**WHAT TO DO**
Look through the material and tally each line bearing the word "attach". Give only the total.

>> BEGIN

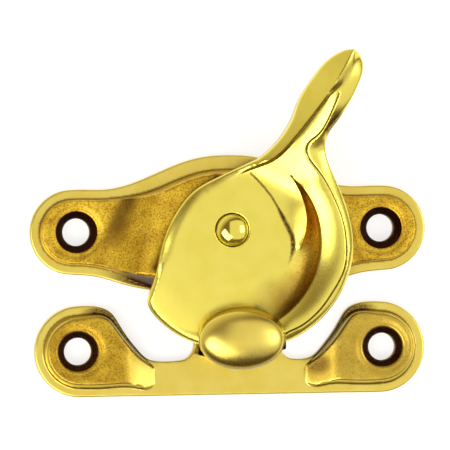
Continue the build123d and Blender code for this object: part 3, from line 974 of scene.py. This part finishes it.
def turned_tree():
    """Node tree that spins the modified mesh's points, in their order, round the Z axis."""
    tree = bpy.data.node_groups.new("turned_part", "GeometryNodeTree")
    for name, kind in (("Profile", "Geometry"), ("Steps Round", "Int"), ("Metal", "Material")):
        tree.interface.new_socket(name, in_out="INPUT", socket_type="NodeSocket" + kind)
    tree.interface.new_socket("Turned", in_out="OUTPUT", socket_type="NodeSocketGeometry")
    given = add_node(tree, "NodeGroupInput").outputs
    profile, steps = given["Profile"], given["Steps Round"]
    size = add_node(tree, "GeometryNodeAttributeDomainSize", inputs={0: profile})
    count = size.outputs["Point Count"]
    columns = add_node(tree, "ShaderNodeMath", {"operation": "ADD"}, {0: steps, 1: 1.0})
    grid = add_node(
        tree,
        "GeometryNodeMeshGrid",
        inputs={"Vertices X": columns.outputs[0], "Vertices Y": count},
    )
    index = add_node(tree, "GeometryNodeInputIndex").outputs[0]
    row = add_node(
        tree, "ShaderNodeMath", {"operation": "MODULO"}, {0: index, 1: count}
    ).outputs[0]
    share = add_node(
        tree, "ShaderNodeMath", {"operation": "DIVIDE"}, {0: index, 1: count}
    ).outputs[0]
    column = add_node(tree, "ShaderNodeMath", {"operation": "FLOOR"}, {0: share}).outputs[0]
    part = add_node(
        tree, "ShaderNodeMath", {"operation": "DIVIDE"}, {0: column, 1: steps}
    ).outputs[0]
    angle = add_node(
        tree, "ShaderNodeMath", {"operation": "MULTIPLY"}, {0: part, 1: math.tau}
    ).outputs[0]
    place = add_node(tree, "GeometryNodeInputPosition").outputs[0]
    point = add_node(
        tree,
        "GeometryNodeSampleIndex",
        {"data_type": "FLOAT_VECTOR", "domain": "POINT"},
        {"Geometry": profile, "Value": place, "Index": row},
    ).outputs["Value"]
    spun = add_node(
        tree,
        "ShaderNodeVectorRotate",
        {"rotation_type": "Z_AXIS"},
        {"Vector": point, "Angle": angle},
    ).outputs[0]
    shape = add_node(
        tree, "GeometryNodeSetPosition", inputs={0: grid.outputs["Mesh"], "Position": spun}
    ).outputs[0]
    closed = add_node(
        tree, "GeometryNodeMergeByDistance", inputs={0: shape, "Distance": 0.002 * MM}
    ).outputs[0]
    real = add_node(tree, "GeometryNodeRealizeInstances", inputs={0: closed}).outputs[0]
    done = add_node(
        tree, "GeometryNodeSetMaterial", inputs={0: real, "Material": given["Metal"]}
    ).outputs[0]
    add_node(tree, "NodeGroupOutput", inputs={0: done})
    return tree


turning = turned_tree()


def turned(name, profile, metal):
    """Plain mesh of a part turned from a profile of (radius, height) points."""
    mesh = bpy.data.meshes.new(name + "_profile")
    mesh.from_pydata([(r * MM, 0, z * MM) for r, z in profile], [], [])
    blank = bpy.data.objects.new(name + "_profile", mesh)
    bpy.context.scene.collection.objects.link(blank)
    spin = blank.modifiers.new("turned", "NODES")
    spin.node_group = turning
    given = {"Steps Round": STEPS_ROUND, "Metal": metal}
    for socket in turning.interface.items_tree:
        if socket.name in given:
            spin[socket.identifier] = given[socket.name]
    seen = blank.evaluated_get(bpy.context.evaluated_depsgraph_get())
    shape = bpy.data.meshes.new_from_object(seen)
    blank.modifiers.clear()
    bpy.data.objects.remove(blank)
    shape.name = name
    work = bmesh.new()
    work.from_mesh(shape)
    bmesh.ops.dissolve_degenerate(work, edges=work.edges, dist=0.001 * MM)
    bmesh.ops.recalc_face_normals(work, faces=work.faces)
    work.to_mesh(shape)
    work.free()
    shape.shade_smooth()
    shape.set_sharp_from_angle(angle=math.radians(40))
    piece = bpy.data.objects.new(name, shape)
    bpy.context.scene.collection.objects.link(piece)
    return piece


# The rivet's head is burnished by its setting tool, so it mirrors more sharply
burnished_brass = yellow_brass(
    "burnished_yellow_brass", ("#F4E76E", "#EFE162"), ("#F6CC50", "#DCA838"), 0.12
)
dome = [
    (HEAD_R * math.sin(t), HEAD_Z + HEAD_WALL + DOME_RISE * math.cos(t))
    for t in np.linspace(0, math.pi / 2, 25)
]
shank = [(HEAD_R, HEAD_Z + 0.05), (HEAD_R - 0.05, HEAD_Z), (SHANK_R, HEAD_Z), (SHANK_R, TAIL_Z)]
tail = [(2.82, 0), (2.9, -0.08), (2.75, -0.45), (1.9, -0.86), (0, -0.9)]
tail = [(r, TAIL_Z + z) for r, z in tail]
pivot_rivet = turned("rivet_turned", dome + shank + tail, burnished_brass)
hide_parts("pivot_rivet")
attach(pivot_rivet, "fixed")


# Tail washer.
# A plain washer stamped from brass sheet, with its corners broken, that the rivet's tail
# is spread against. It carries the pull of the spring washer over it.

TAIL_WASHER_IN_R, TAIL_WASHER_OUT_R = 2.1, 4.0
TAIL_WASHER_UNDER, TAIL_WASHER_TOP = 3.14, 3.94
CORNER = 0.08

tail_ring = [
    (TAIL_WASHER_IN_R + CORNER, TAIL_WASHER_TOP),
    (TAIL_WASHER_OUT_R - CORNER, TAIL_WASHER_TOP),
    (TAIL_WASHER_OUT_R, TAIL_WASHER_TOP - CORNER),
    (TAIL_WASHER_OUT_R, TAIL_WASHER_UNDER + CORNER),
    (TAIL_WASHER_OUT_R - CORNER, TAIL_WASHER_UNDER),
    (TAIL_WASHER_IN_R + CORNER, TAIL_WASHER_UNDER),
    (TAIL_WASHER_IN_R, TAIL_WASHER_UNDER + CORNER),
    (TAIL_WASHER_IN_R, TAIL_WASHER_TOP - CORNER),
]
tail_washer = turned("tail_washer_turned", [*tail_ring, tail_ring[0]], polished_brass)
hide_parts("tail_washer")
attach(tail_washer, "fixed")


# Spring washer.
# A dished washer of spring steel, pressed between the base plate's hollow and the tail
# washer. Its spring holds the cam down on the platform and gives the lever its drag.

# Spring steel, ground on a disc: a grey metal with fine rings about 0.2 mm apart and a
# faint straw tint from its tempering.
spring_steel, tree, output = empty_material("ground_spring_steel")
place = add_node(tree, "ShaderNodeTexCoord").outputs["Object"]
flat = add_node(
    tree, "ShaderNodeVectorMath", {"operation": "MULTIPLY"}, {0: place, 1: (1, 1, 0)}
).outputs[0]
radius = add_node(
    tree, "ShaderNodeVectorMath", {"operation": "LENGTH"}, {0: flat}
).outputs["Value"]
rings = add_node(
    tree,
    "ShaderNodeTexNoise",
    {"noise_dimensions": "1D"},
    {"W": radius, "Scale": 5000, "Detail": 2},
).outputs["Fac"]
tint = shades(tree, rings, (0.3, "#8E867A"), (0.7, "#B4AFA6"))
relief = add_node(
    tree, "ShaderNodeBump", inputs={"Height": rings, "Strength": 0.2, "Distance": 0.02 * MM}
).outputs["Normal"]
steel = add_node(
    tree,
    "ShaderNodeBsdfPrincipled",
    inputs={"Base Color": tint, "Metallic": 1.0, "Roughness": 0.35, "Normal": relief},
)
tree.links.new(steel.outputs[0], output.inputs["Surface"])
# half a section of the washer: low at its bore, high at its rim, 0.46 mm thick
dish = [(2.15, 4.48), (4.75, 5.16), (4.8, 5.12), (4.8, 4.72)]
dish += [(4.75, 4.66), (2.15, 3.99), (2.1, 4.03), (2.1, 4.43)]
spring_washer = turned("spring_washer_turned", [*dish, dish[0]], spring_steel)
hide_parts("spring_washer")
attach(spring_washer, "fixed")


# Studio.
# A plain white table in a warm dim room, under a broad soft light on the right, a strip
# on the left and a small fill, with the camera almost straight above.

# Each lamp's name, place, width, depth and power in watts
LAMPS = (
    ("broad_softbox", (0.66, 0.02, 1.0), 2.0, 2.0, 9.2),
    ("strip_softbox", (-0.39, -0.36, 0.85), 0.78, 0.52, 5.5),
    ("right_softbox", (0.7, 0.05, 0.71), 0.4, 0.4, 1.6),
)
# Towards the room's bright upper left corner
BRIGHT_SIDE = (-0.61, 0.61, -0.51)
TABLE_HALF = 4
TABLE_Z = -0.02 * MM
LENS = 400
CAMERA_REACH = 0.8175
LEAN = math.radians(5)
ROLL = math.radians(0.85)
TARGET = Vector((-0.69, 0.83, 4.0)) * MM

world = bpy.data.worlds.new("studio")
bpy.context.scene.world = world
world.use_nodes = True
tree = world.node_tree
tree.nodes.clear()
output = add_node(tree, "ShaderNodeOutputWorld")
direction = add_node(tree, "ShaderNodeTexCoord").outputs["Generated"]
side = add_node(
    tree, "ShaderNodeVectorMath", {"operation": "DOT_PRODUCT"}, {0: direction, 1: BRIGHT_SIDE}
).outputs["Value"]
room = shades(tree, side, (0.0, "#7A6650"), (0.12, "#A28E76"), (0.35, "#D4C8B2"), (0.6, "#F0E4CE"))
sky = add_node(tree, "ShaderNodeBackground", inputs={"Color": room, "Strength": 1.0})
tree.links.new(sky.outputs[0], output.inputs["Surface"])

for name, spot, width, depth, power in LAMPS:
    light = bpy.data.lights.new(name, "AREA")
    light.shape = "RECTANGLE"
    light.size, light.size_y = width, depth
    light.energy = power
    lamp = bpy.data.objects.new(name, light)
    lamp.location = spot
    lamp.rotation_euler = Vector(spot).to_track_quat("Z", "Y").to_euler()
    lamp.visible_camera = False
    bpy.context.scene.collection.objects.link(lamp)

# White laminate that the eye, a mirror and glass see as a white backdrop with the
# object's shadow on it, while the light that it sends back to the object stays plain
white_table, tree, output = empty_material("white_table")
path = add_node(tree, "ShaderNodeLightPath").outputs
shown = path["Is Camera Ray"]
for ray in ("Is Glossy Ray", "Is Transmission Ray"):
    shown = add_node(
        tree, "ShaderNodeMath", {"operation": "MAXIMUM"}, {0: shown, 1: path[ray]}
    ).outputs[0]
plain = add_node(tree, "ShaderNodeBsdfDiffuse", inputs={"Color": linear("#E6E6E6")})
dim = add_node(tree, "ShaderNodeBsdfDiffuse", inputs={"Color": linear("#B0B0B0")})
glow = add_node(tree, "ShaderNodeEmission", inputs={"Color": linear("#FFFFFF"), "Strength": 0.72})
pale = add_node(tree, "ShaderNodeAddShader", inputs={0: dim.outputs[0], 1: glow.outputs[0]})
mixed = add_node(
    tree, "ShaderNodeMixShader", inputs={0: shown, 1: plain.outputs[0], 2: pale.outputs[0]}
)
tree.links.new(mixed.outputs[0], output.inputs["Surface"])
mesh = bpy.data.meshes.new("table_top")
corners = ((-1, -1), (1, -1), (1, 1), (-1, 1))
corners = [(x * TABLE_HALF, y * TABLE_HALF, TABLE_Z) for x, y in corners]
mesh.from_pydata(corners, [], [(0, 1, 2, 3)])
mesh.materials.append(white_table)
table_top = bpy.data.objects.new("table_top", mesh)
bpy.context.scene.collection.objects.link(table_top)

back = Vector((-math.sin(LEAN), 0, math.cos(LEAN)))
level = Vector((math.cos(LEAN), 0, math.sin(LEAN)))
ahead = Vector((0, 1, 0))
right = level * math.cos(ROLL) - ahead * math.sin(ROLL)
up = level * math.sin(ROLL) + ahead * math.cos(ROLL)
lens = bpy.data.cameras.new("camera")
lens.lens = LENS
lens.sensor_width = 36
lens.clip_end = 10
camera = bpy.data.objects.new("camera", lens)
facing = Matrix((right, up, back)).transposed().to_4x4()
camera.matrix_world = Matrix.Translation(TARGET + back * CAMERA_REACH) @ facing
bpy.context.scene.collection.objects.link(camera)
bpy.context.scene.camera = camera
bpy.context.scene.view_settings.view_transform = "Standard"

>> END

**PROBLEM SOLUTION**
3